● Given material

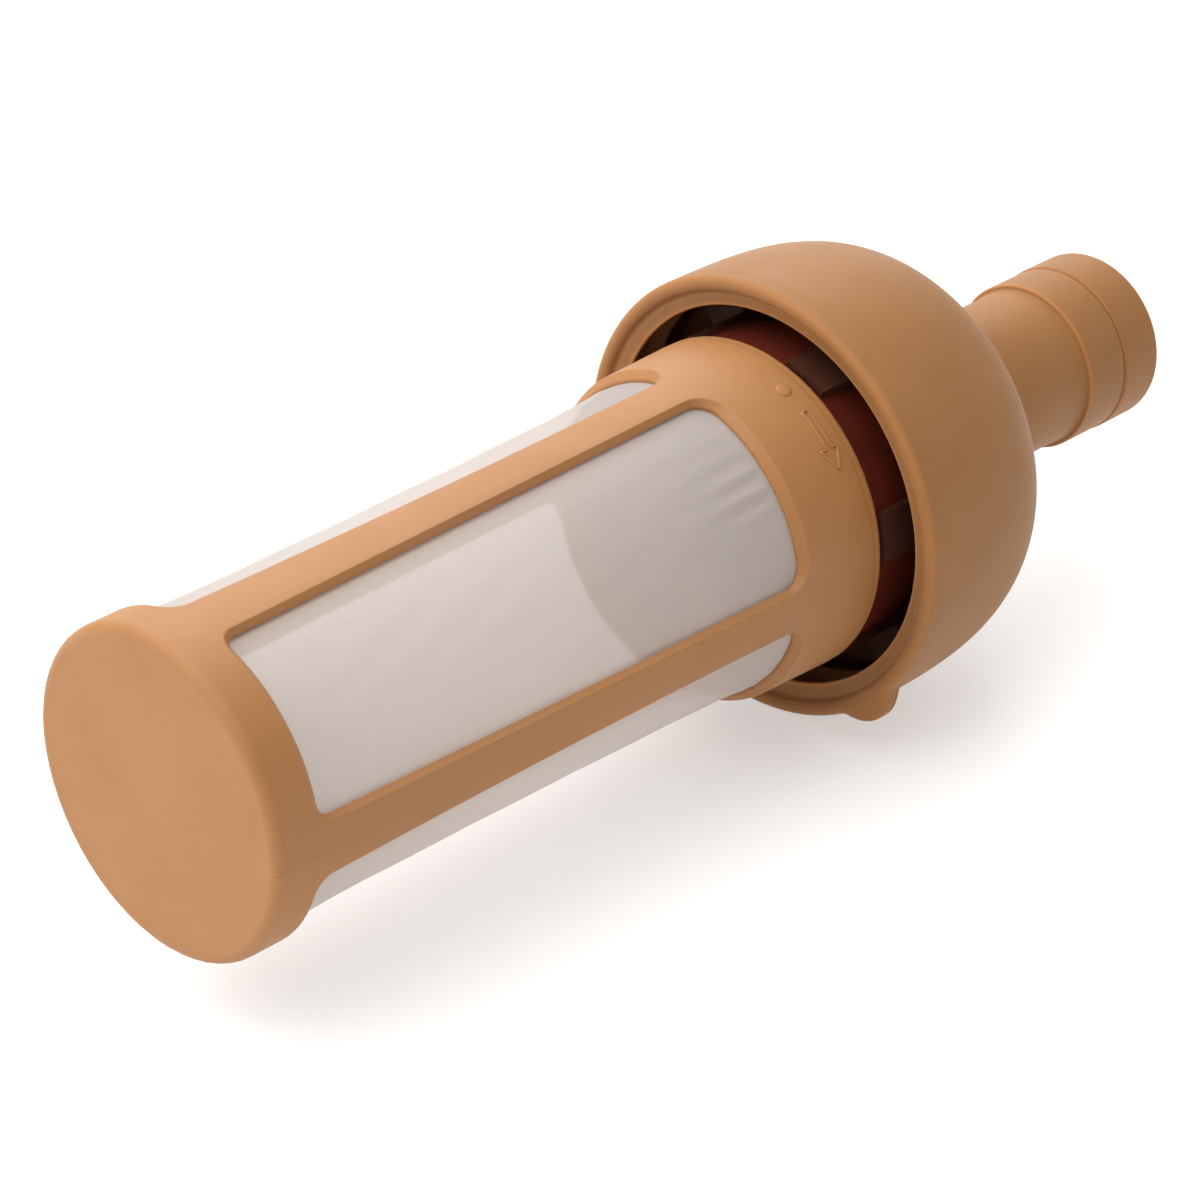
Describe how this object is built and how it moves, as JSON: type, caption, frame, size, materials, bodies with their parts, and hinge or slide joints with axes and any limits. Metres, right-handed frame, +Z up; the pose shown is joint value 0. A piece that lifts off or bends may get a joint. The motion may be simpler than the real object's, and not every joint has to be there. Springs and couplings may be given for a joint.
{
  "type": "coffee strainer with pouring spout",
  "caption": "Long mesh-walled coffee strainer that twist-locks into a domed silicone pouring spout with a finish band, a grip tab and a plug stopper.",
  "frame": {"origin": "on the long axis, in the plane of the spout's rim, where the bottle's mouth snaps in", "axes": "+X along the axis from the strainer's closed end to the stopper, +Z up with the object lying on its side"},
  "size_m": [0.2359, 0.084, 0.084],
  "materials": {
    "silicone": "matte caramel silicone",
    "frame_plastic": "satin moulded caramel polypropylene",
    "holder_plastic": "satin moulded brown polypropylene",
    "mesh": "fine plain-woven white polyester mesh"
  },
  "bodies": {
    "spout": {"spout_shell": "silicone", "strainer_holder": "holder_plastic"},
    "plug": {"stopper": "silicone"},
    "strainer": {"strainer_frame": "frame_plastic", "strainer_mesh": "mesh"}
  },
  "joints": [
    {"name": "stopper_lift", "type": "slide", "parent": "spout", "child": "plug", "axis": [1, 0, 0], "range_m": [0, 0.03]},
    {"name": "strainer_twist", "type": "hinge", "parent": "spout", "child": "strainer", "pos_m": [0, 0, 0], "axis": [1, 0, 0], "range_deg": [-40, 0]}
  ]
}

● Task brief
Reproduce the material exactly, with every line intact.

● The answer
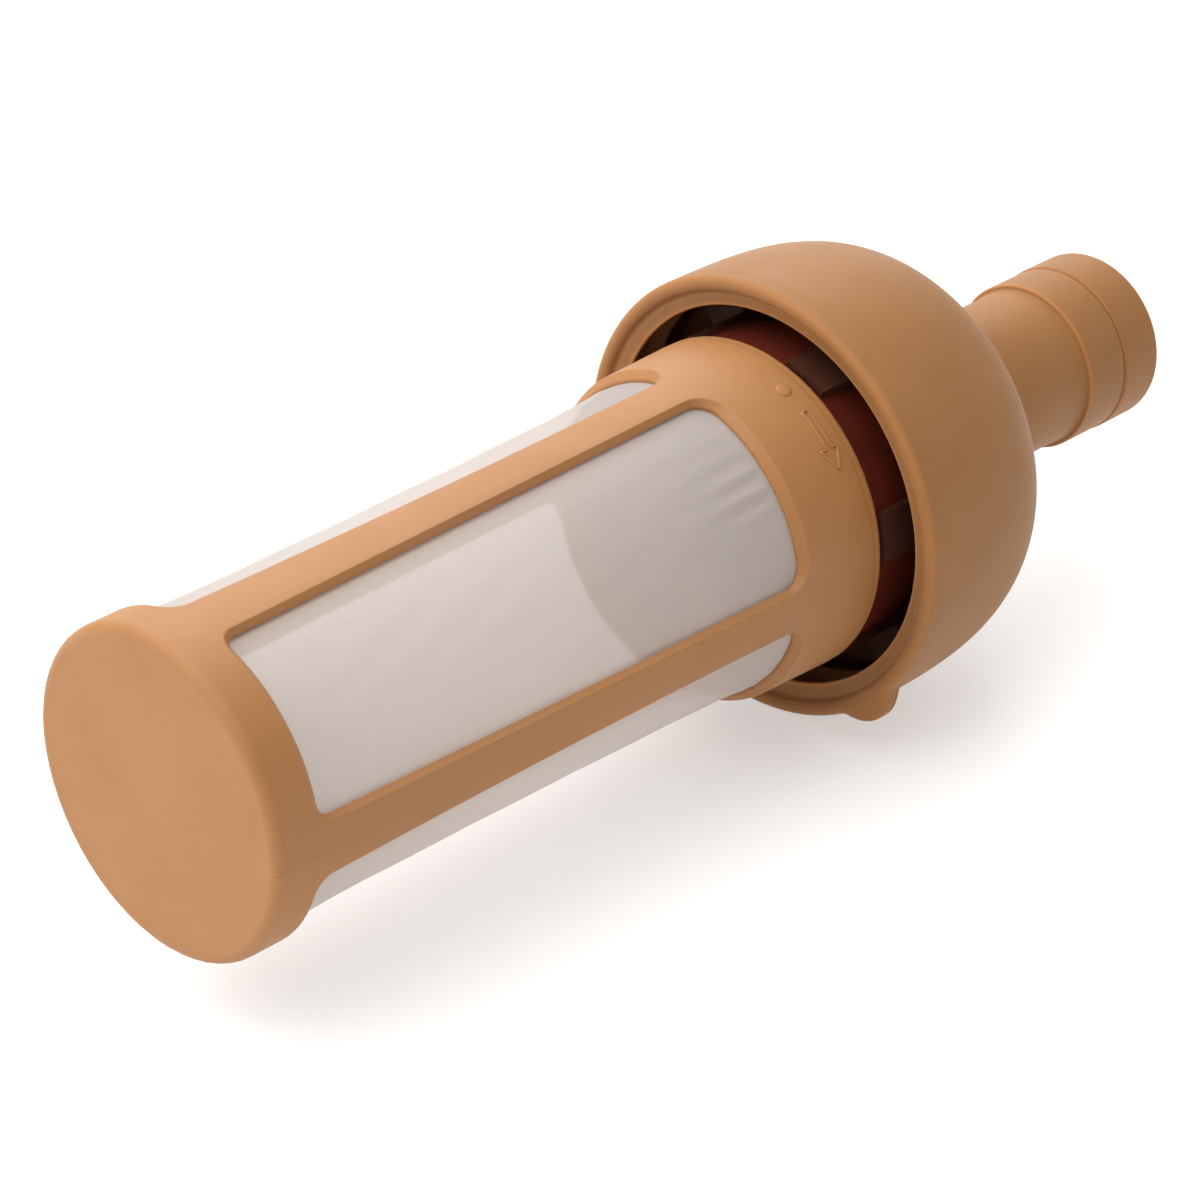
Describe how this object is built and how it moves, as JSON: type, caption, frame, size, materials, bodies with their parts, and hinge or slide joints with axes and any limits. Metres, right-handed frame, +Z up; the pose shown is joint value 0. A piece that lifts off or bends may get a joint. The motion may be simpler than the real object's, and not every joint has to be there. Springs and couplings may be given for a joint.
{
  "type": "coffee strainer with pouring spout",
  "caption": "Long mesh-walled coffee strainer that twist-locks into a domed silicone pouring spout with a finish band, a grip tab and a plug stopper.",
  "frame": {"origin": "on the long axis, in the plane of the spout's rim, where the bottle's mouth snaps in", "axes": "+X along the axis from the strainer's closed end to the stopper, +Z up with the object lying on its side"},
  "size_m": [0.2359, 0.084, 0.084],
  "materials": {
    "silicone": "matte caramel silicone",
    "frame_plastic": "satin moulded caramel polypropylene",
    "holder_plastic": "satin moulded brown polypropylene",
    "mesh": "fine plain-woven white polyester mesh"
  },
  "bodies": {
    "spout": {"spout_shell": "silicone", "strainer_holder": "holder_plastic"},
    "plug": {"stopper": "silicone"},
    "strainer": {"strainer_frame": "frame_plastic", "strainer_mesh": "mesh"}
  },
  "joints": [
    {"name": "stopper_lift", "type": "slide", "parent": "spout", "child": "plug", "axis": [1, 0, 0], "range_m": [0, 0.03]},
    {"name": "strainer_twist", "type": "hinge", "parent": "spout", "child": "strainer", "pos_m": [0, 0, 0], "axis": [1, 0, 0], "range_deg": [-40, 0]}
  ]
}